_Work instructions_
Using the data that follows, return exactly the lines from the one that contains "from mathutils import" through the one that contains "obj.matrix_world = world", ends included.

(begin)

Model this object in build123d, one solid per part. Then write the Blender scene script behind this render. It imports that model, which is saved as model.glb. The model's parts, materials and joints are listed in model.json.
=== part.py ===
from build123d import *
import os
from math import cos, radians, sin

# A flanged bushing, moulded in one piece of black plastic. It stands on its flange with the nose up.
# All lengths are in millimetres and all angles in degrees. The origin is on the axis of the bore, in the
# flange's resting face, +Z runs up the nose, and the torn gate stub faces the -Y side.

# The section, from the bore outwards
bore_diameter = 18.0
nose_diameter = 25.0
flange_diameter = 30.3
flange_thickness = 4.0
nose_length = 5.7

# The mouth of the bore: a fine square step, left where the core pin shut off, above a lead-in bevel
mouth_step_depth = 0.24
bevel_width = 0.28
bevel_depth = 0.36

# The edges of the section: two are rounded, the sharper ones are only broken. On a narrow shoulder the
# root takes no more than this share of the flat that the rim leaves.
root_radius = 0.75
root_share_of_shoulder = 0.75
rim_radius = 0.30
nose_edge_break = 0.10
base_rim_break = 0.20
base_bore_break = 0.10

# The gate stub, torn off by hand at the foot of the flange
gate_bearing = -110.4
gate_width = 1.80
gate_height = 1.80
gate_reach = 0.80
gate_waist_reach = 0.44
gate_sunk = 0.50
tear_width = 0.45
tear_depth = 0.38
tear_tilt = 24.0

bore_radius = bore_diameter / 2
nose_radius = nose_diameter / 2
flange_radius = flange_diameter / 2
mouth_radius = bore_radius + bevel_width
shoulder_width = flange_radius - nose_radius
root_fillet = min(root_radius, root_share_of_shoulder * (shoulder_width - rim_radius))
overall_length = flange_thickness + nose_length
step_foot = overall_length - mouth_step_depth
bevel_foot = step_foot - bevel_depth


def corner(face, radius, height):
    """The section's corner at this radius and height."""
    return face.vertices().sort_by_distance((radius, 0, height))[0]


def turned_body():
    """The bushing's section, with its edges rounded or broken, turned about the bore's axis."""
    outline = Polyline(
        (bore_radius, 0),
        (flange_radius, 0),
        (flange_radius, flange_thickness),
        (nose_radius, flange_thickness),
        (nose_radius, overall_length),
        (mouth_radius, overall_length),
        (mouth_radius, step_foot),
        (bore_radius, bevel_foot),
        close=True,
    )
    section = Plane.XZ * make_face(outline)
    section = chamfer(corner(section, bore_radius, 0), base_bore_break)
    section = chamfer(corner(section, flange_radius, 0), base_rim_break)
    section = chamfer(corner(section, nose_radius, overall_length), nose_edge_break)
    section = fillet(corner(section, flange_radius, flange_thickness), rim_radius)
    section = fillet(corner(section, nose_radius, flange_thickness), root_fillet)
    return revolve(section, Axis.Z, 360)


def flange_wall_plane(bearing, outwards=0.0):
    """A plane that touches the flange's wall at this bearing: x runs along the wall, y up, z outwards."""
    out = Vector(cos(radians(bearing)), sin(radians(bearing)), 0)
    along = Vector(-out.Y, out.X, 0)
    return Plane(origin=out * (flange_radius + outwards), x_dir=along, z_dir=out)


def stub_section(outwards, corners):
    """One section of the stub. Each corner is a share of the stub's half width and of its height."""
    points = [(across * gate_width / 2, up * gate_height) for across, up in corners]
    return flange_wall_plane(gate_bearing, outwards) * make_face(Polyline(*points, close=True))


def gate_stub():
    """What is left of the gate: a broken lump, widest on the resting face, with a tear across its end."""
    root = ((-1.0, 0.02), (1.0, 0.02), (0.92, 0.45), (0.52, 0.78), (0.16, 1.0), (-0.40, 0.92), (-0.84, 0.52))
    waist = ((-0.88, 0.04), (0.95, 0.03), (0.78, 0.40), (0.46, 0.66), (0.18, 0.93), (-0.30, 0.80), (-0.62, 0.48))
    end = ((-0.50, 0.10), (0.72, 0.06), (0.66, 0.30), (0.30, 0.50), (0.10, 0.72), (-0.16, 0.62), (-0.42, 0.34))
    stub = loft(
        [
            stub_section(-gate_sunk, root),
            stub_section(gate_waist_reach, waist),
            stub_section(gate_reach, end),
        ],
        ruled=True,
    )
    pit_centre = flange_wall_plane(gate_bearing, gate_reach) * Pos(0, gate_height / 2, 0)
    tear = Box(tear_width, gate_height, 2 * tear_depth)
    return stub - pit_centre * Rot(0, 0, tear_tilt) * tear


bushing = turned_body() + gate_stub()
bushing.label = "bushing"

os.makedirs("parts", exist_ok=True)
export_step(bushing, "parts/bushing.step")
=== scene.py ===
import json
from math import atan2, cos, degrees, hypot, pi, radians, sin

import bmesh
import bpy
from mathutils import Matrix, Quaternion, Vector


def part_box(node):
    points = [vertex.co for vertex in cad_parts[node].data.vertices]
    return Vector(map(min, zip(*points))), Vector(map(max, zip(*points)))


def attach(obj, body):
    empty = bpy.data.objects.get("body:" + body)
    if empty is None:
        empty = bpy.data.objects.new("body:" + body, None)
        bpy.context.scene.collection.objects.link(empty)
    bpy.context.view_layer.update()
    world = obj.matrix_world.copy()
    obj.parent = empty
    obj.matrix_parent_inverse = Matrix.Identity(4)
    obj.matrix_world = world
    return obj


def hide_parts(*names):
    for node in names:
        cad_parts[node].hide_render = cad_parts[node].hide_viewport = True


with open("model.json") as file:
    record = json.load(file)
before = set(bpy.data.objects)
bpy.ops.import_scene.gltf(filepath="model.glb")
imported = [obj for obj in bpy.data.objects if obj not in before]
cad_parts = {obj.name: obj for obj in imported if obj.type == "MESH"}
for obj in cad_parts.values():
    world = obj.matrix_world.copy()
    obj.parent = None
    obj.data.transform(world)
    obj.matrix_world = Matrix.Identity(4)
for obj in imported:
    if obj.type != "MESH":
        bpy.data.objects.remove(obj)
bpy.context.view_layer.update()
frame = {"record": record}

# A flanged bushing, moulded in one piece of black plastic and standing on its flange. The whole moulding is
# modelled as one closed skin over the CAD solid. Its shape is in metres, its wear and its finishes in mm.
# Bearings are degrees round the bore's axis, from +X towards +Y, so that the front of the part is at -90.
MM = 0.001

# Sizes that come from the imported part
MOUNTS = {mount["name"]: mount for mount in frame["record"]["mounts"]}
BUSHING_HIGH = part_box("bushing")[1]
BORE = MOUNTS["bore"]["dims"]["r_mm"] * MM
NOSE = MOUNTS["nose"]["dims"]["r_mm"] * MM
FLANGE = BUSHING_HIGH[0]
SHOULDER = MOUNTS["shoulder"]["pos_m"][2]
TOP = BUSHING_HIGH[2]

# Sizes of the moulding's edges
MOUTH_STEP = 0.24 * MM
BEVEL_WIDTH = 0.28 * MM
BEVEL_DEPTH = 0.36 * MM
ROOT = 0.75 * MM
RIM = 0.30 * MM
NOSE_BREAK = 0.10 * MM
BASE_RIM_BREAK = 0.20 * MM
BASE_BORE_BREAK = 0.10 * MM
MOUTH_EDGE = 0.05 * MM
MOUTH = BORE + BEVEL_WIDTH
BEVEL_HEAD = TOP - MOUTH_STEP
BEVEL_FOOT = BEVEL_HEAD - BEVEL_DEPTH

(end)

_Exercise response_
from mathutils import Matrix, Quaternion, Vector


def part_box(node):
    points = [vertex.co for vertex in cad_parts[node].data.vertices]
    return Vector(map(min, zip(*points))), Vector(map(max, zip(*points)))


def attach(obj, body):
    empty = bpy.data.objects.get("body:" + body)
    if empty is None:
        empty = bpy.data.objects.new("body:" + body, None)
        bpy.context.scene.collection.objects.link(empty)
    bpy.context.view_layer.update()
    world = obj.matrix_world.copy()
    obj.parent = empty
    obj.matrix_parent_inverse = Matrix.Identity(4)
    obj.matrix_world = world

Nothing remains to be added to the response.